新型インフルエンザ たった一人の感染者入国で首都圏半数が感染

京都市圏交通計画協議会の予測

 東京都市圏交通計画協議会が、感染者1人が入国した場合について一定のシナリオのもと感染経緯を予測した。すると、感染拡大は25日目にピークに達し、外出自粛要請などの対策を何もとらなかった場合、通勤通学などを通じてウィルスが広がり、最終的には首都圏住民の51.6%が感染するという予測がまとまった。シナリオとはこんなものだ。もし全部の学校を休校にし、通勤人数を4割減らした場合は、感染率は19.1%に下がるという。
「海外で新型インフルエンザに感染した1人の会社員が、感染3日目に帰国し、八王子の自宅に戻り、4日目に丸の内の勤務先に出社してから発症、病院で新型インフルエンザと診断され隔離入院、7日目から自治体の感染対策が始動した」
朝日新聞09.2.24夕刊)

京都市圏交通計画協議会とは

 この協会は、国交省、東京都ほか4県等で構成され、パーソントリップ調査と言って、「どのような人が」「どのような目的で・交通手段で」「どこからどこへ」移動したかなどを調べる調査を行っている。
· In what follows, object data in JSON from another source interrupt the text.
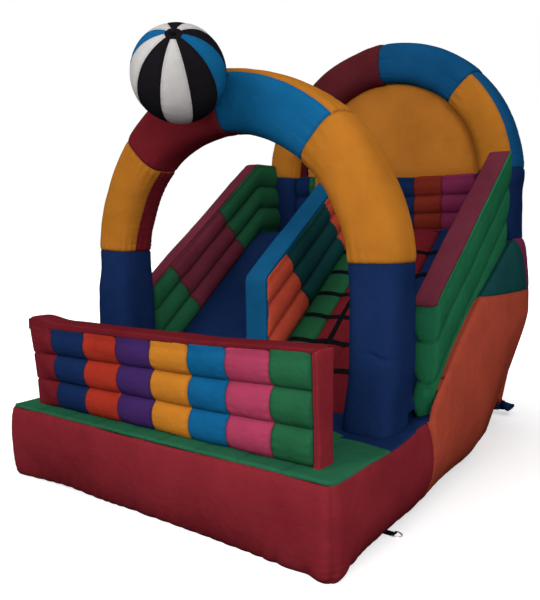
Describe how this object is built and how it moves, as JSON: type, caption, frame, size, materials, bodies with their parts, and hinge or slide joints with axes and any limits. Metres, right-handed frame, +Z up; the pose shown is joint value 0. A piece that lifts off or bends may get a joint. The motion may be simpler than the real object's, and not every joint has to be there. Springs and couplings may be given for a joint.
{
  "type": "inflatable slide",
  "caption": "Inflatable slide with a landing bed, a barrier of tubes, arches at the front and the back, a slide lane and a climbing lane with a strap ladder.",
  "frame": {"origin": "on the ground under the middle of the slide, on the flat underside of the ramp", "axes": "+Z up, +Y from the landing bed towards the tower, +X towards the climbing lane's side"},
  "size_m": [2.7042, 3.5703, 3.302],
  "materials": {
    "sheet_crimson": "coated polyester sheet, sewn, slightly glossy",
    "sheet_navy": "coated polyester sheet, sewn, slightly glossy",
    "sheet_sky": "coated polyester sheet, sewn, slightly glossy",
    "sheet_yellow": "coated polyester sheet, sewn, slightly glossy",
    "sheet_orange": "coated polyester sheet, sewn, slightly glossy",
    "sheet_purple": "coated polyester sheet, sewn, slightly glossy",
    "sheet_pink": "coated polyester sheet, sewn, slightly glossy",
    "sheet_green": "coated polyester sheet, sewn, slightly glossy",
    "sheet_teal": "coated polyester sheet, sewn, slightly glossy",
    "sheet_white": "coated polyester sheet, sewn, slightly glossy",
    "webbing": "woven polyester webbing, matt",
    "zip_tape": "woven tape with moulded teeth",
    "steel": "plated steel"
  },
  "bodies": {
    "slide_body": {"landing_bed": "sheet_crimson", "landing_deck": "sheet_green", "leg_band": "sheet_navy", "ramp_core": "sheet_navy", "side_chamber_left": "sheet_orange", "side_chamber_right": "sheet_orange", "side_panel_left": "sheet_teal", "side_panel_right": "sheet_teal", "rear_chamber": "sheet_orange", "barrier_frame": "sheet_crimson", "barrier_navy": "sheet_navy", "barrier_orange": "sheet_orange", "barrier_purple": "sheet_purple", "barrier_yellow": "sheet_yellow", "barrier_sky": "sheet_sky", "barrier_pink": "sheet_pink", "barrier_green": "sheet_green", "front_leg_left": "sheet_navy", "front_leg_right": "sheet_navy", "front_arch_yellow_left": "sheet_yellow", "front_arch_crimson": "sheet_crimson", "front_arch_sky": "sheet_sky", "front_arch_yellow_right": "sheet_yellow", "left_wall_green_front": "sheet_green", "left_wall_crimson": "sheet_crimson", "left_wall_green_rear": "sheet_green", "left_wall_cap": "sheet_crimson", "right_wall": "sheet_green", "right_wall_cap": "sheet_crimson", "divider_orange": "sheet_orange", "divider_teal": "sheet_teal", "divider_cap": "sheet_sky", "slide_lane": "sheet_navy", "climb_tube_green": "sheet_green", "climb_tubes_crimson": "sheet_crimson", "climb_tubes_navy": "sheet_navy", "climbing_net": "webbing", "platform": "sheet_navy", "back_wall_navy": "sheet_navy", "back_wall_orange": "sheet_orange", "back_wall_purple": "sheet_purple", "back_leg_left": "sheet_navy", "back_leg_right": "sheet_navy", "back_arch_yellow_left": "sheet_yellow", "back_arch_crimson": "sheet_crimson", "back_arch_sky": "sheet_sky", "back_arch_yellow_right": "sheet_yellow", "backdrop": "sheet_yellow", "arch_ball": "sheet_white", "inflation_sleeve": "sheet_navy", "zip_strip": "zip_tape", "anchor_tab_front_left": "webbing", "anchor_tab_front_right": "webbing", "anchor_tab_rear_left": "webbing", "anchor_tab_rear_right": "webbing"},
    "zip_slider": {"zip_slider": "steel"},
    "d_ring_front_left": {"d_ring_front_left": "steel"},
    "d_ring_front_right": {"d_ring_front_right": "steel"},
    "d_ring_rear_left": {"d_ring_rear_left": "steel"},
    "d_ring_rear_right": {"d_ring_rear_right": "steel"}
  },
  "joints": [
    {"name": "zip_travel", "type": "slide", "parent": "slide_body", "child": "zip_slider", "axis": [1, 0, 0], "range_m": [0, 0.64]},
    {"name": "ring_hinge_front_left", "type": "hinge", "parent": "slide_body", "child": "d_ring_front_left", "pos_m": [-1.30224, -0.99, 0.007], "axis": [0, 1, 0], "range_deg": [0, 90]},
    {"name": "ring_hinge_front_right", "type": "hinge", "parent": "slide_body", "child": "d_ring_front_right", "pos_m": [1.30224, -0.99, 0.007], "axis": [0, -1, 0], "range_deg": [0, 90]},
    {"name": "ring_hinge_rear_left", "type": "hinge", "parent": "slide_body", "child": "d_ring_rear_left", "pos_m": [-1.07587, 0.55, 0.007], "axis": [0, 1, 0], "range_deg": [0, 58]},
    {"name": "ring_hinge_rear_right", "type": "hinge", "parent": "slide_body", "child": "d_ring_rear_right", "pos_m": [1.07587, 0.55, 0.007], "axis": [0, -1, 0], "range_deg": [0, 58]}
  ]
}
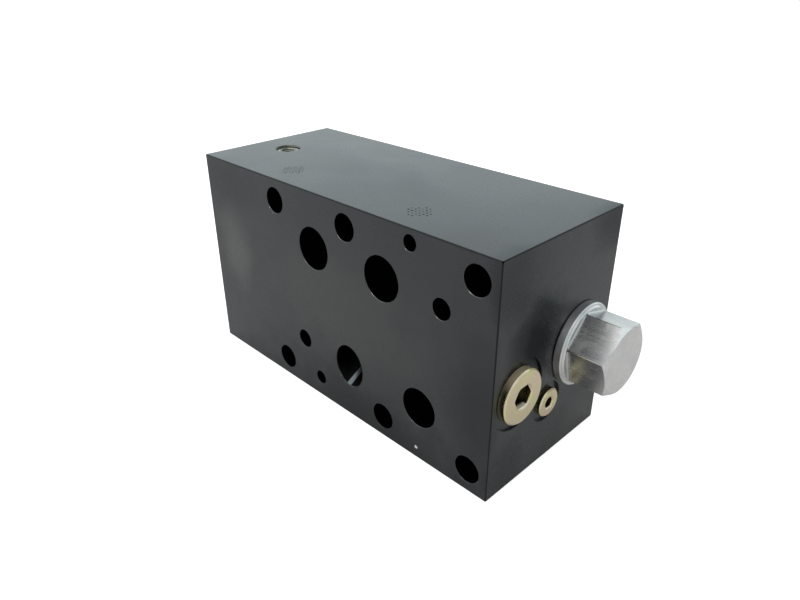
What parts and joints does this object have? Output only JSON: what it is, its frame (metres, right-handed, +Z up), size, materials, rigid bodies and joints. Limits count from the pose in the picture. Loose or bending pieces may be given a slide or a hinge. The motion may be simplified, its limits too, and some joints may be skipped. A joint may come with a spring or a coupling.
{
  "type": "hydraulic sandwich valve",
  "caption": "Black steel sandwich plate for a stack of hydraulic valves, with through ports, clamping holes, a flanged hexagon plug and socket plugs.",
  "frame": {"origin": "middle of the long lower face that the block rests on", "axes": "+X along the block towards the end with the hexagon plug, +Y from the valve side to the subplate side, +Z up"},
  "size_m": [0.2284, 0.094, 0.115],
  "materials": {
    "black_block": "satin",
    "bright_steel": "satin",
    "yellow_zinc": "satin",
    "ground_steel": "satin",
    "spring_wire": "satin",
    "seal_rubber": "matte"
  },
  "bodies": {
    "block": {"valve_body": "black_block", "pump_port_seal": "seal_rubber", "tank_port_seal": "seal_rubber", "service_port_seal": "seal_rubber", "opposite_port_seal": "seal_rubber", "pilot_port_seal": "seal_rubber", "drain_port_seal": "seal_rubber", "upper_locating_pin": "ground_steel", "lower_locating_pin": "ground_steel", "hexagon_plug": "bright_steel", "hexagon_plug_seal": "seal_rubber", "large_collar_plug": "yellow_zinc", "large_collar_plug_seal": "seal_rubber", "small_collar_plug": "yellow_zinc", "small_collar_plug_seal": "seal_rubber", "recessed_plug": "yellow_zinc", "spring_base": "ground_steel", "spool_spring": "spring_wire", "bypass_seat": "ground_steel", "bypass_spacer": "ground_steel", "bypass_spring": "spring_wire"},
    "spool": {"load_spool": "ground_steel", "orifice_screw": "ground_steel", "spring_guide": "ground_steel"},
    "poppet": {"bypass_poppet": "ground_steel"}
  },
  "joints": [
    {"name": "spool_slide", "type": "slide", "parent": "block", "child": "spool", "axis": [-1, 0, 0], "range_m": [0, 0.009], "stiffness_N_per_m": 20000, "springref_m": -0.002, "deforming": ["spool_spring"]},
    {"name": "poppet_lift", "type": "slide", "parent": "block", "child": "poppet", "axis": [1, 0, 0], "range_m": [0, 0.004], "stiffness_N_per_m": 1500, "springref_m": -0.001, "deforming": ["bypass_spring"]}
  ]
}
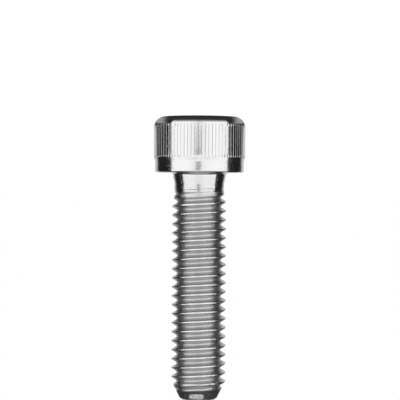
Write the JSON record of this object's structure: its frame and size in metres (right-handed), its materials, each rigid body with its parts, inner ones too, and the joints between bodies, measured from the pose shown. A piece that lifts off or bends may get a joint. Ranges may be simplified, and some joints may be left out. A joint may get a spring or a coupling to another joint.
{
  "type": "hex socket cap screw",
  "caption": "Machine screw with a knurled cylindrical head, a hexagon socket in its top, a short plain neck and a right-hand thread down to a chamfered point.",
  "frame": {"origin": "centre of the head's flat top face, which the screw stands on", "axes": "+Z runs along the axis from the head's top face to the threaded point; +X passes through a corner of the hexagon socket"},
  "size_m": [0.0082, 0.0082, 0.0252],
  "materials": {
    "plated_steel": "bright zinc plate, drawn and rolled surfaces"
  },
  "bodies": {
    "root": {"cap_screw": "plated_steel"}
  },
  "joints": []
}
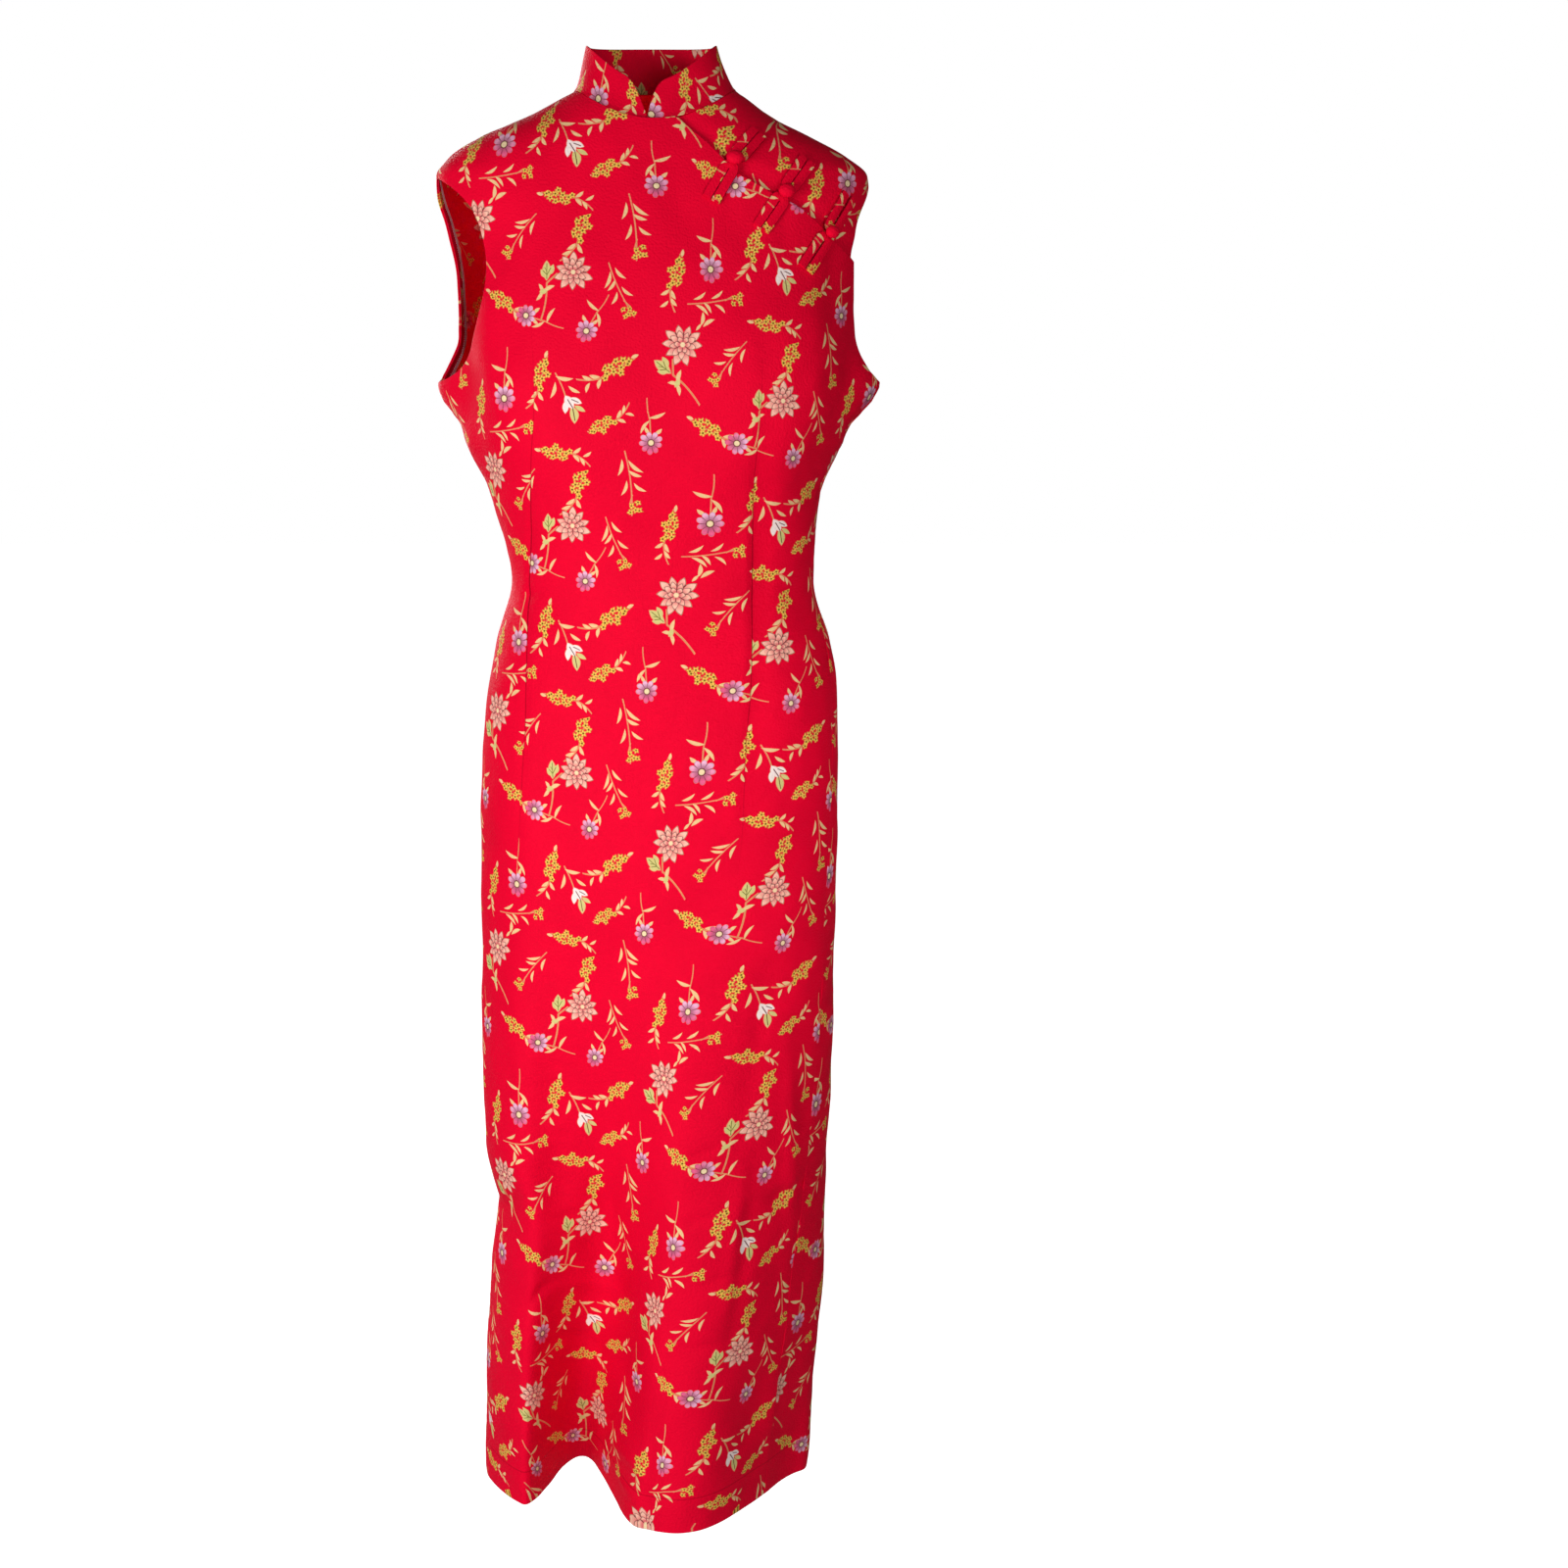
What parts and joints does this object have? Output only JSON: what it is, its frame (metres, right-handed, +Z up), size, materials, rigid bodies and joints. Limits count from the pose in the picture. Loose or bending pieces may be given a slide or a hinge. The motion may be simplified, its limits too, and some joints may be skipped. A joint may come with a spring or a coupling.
{
  "type": "cheongsam dress",
  "caption": "Long red sleeveless cheongsam with a standing collar, a slanting frog-fastened opening and a small floral print.",
  "frame": {"origin": "midway between the two points where the neckline meets the shoulder seams, where the wearer's shoulders carry the dress", "axes": "+Z up along the wearer, -Y out of the front, +X towards the side of the slanting opening"},
  "size_m": [0.4186, 0.2847, 1.414],
  "materials": {
    "printed_crepe": "satin",
    "plain_crepe": "satin",
    "crepe_inside": "matte"
  },
  "bodies": {
    "root": {"front_panel": "printed_crepe", "back_panel": "printed_crepe", "shoulder_piece": "printed_crepe", "collar": "printed_crepe", "armhole_turning_left": "crepe_inside", "armhole_turning_right": "crepe_inside", "frog_1_loop": "plain_crepe", "frog_1_tails": "plain_crepe", "frog_1_knot": "plain_crepe", "frog_2_loop": "plain_crepe", "frog_2_tails": "plain_crepe", "frog_2_knot": "plain_crepe", "frog_3_loop": "plain_crepe", "frog_3_tails": "plain_crepe", "frog_3_knot": "plain_crepe"}
  },
  "joints": []
}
この調査の結果、鉄道や自動車、徒歩といった各交通手段の利用割合や交通量などが得られ、これらは様々な交通計画の基礎資料となっている。このPT調査結果を、新型インフルエンザの感染拡大予測に活かしたのが今回の予測結果だ。

たった一人で!たった25日で!しかも首都圏住民の過半数が感染!

 この記事を読んだ人はかなり衝撃を受けただろう。たった一人が入国しただけで、しかもたった25日で感染ピークを迎え、しかも首都圏住民過半数が感染するというのだ。
 まず感じたのが、入国管理体制だ。一応政府の見解ではヒトからヒトへの感染が確認され、世界的流行(パンデミック)の兆候が現れたら、流行国からの渡航禁止、入国施設を成田等数か所に限定することになっている。厳格な入国審査を行うためには、入国人数もかなり絞る必要があるだろう。
 次に感じたのは、ワクチンの無力である。ワクチンが完成するのに6か月がかかる。となれば、ウィルス発見後半年以内に日本国内に感染してしまえば、ワクチンは間に合わない。